Damn, Francisco, you keep making me push the envelope! :grin: - which I appreciate… no, I didn’t even know where to set wd but now I’m trying it. But since I’m just shooting in the dark can you suggest how much to increase it? I just ran a quick test with wd=.01 (which I thought was the default) and it seems to have decreased my train_loss, which I don’t understand.

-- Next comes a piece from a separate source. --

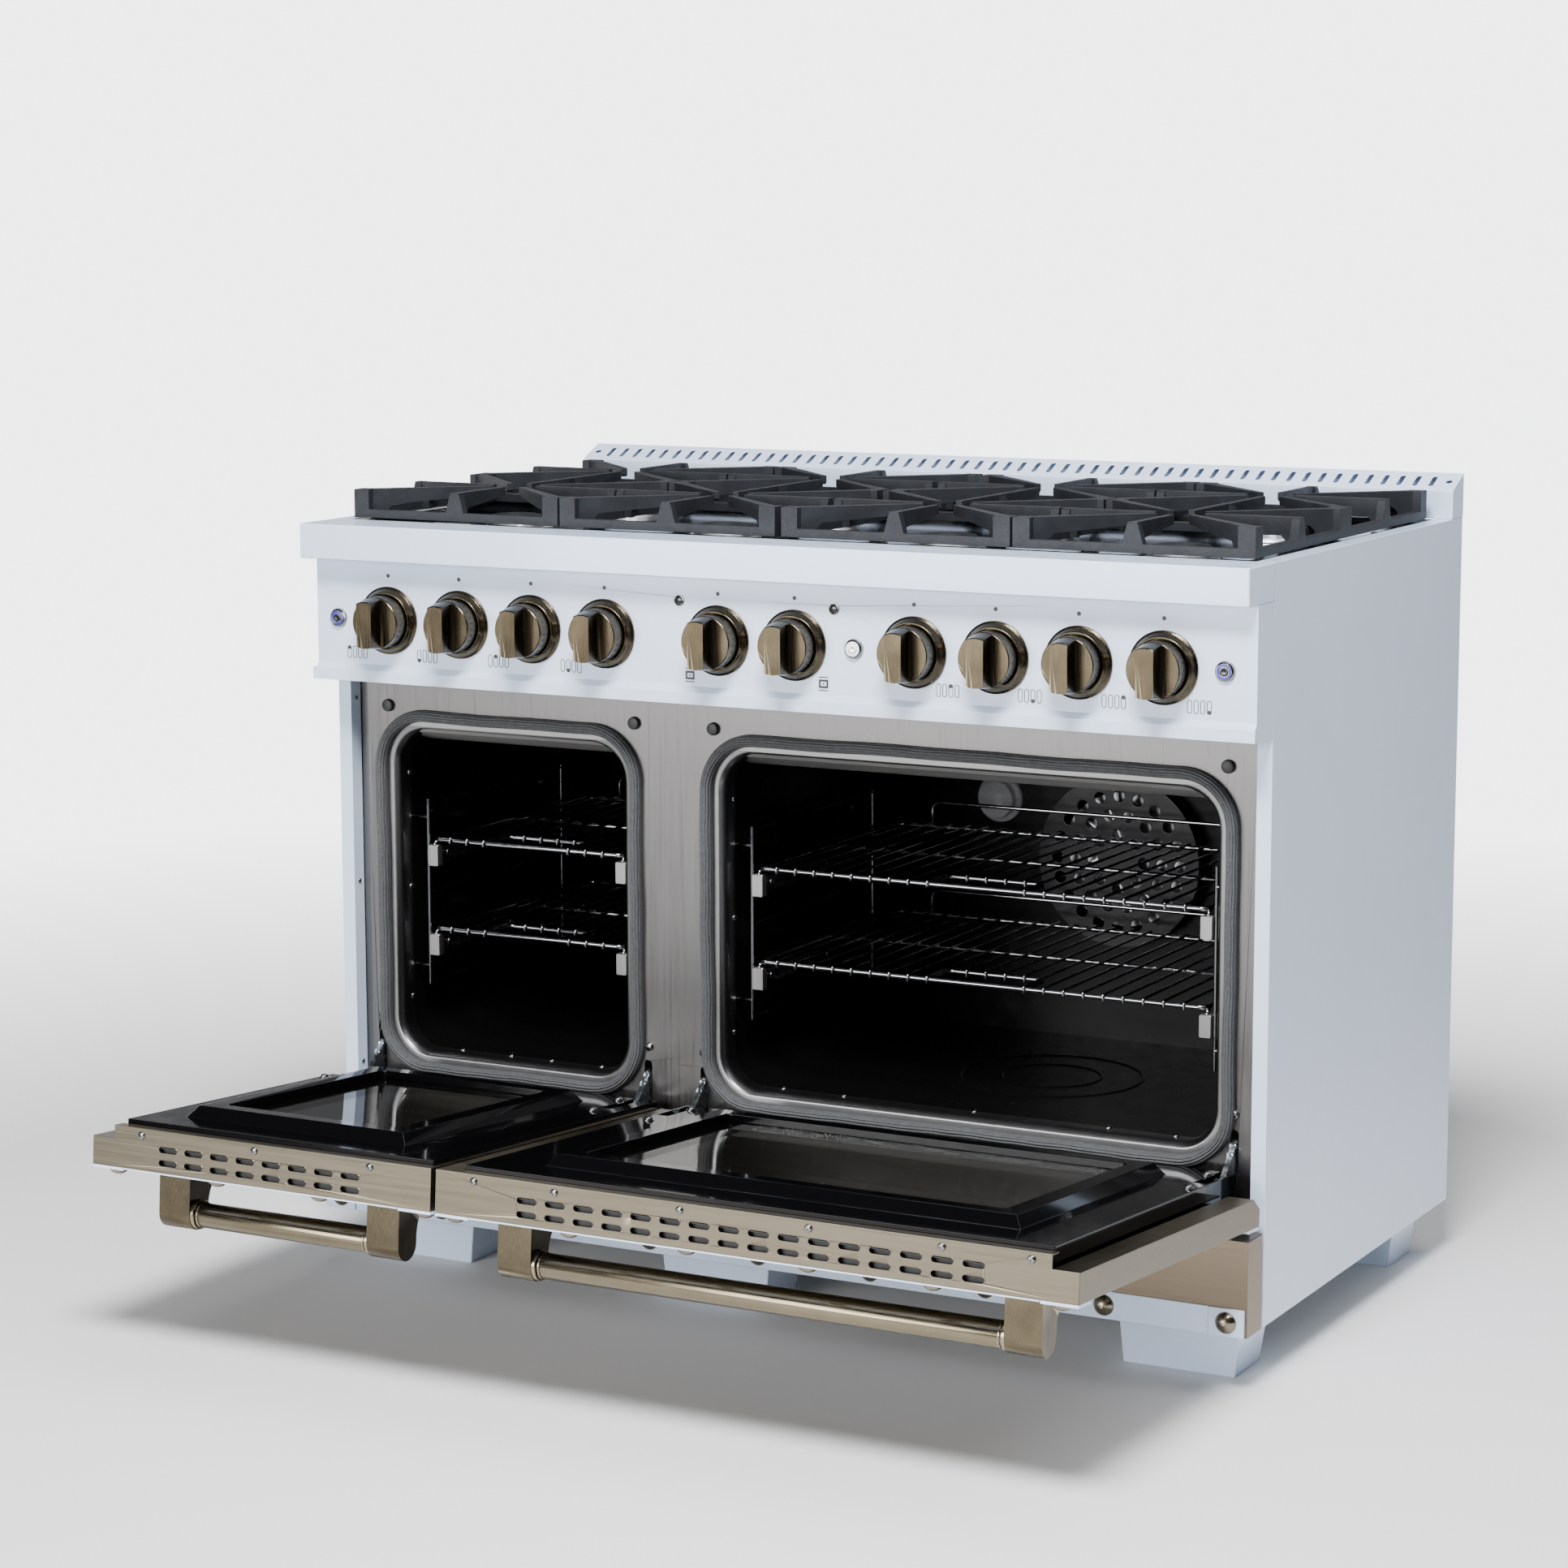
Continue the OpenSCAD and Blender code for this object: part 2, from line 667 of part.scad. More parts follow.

Lesson 2 Download nb - underfitting
(Francisco Ingham) #728

That is the default actually. How much did the training loss decrease? Probably this is due to randomness in training and not specially meaningful. What if you try 2e-2, 3e-2, 4e-2? That should increase your training loss and allow you to train more epochs with a decreasing validation loss (maybe achieving a lower validation loss than before at the end of your training).


(Rick N) #729

I ran earlier with:
learn = create_cnn(data, models.resnet34, ps=0.1, metrics=error_rate)
learn.fit_one_cycle(24, max_lr=slice(1e-4,1e-2))
and got for the 8th epoch:
8 0.193530 0.075071 0.013333 (00:07)

Then I ran:
learn = create_cnn(data, models.resnet34, ps=0.1, wd=.01, metrics=error_rate)
learn.fit_one_cycle(8, max_lr=slice(1e-4,1e-2))
and got:
8 0.094480 0.009196 0.000000

So both losses were way down.

Then because you said to increase weight decay I tried:
learn = create_cnn(data, models.resnet34, ps=0.1, wd=.1, metrics=error_rate)
and got:
image

image

I really don’t understand what’s going on…

I should note: this is generally what I’ve seen with many variations in lr and epochs - the training loss is almost always higher than validation loss, and often much higher. Error rate is usually quite good, so it seems like the model is decent, but consistently underfitting.


(Rick N) #730

Ah, this is interesting - following your suggested wd values:
learn = create_cnn(data, models.resnet34, ps=0.1, wd=0.04, metrics=error_rate)

image

image


(Francisco Ingham) #731

Wait I’m sorry I reread your original question and realized I read it wrong when I first answered it. You want to get your training loss lower than your validation loss so you should decrease dropout and/or weight decay since both of them make it harder for your training loss to decrease. Could you try wd=0.001? That should help!


(Rick N) #732

The funny thing is, I just ran:
learn = create_cnn(data, models.resnet34, ps=0.1, wd=0.04, metrics=error_rate)
for 24 epochs this time, and finally got train_loss < valid_loss!
image
image

So that feels like success, but I don’t understand it! Does it make sense to you?

I’ll run with wd=0.001 now.


Lesson 2 Download nb - underfitting
(Francisco Ingham) #733

You are using 1/5 the default probability of dropout (0.5) that’s why :sunglasses:. Now try with ps=0.1 and wd=0.001 and we should see some nice overfitting.


(Rick N) #734

Sad news…
learn = create_cnn(data, models.resnet34, ps=0.1, wd=0.001, metrics=error_rate)
image
image

…so wd=0.04 looks like the optimum.


(Francisco Ingham) #735

Weird. Can you try with wd=0?


(Rick N) #736

Here you go:

learn = create_cnn(data, models.resnet34, ps=0.1, wd=0.0, metrics=error_rate)
image
image

Not as good as wd=0.04


(Francisco Ingham) #737

We should continue talking about this in another thread. Could you create one and tag me please?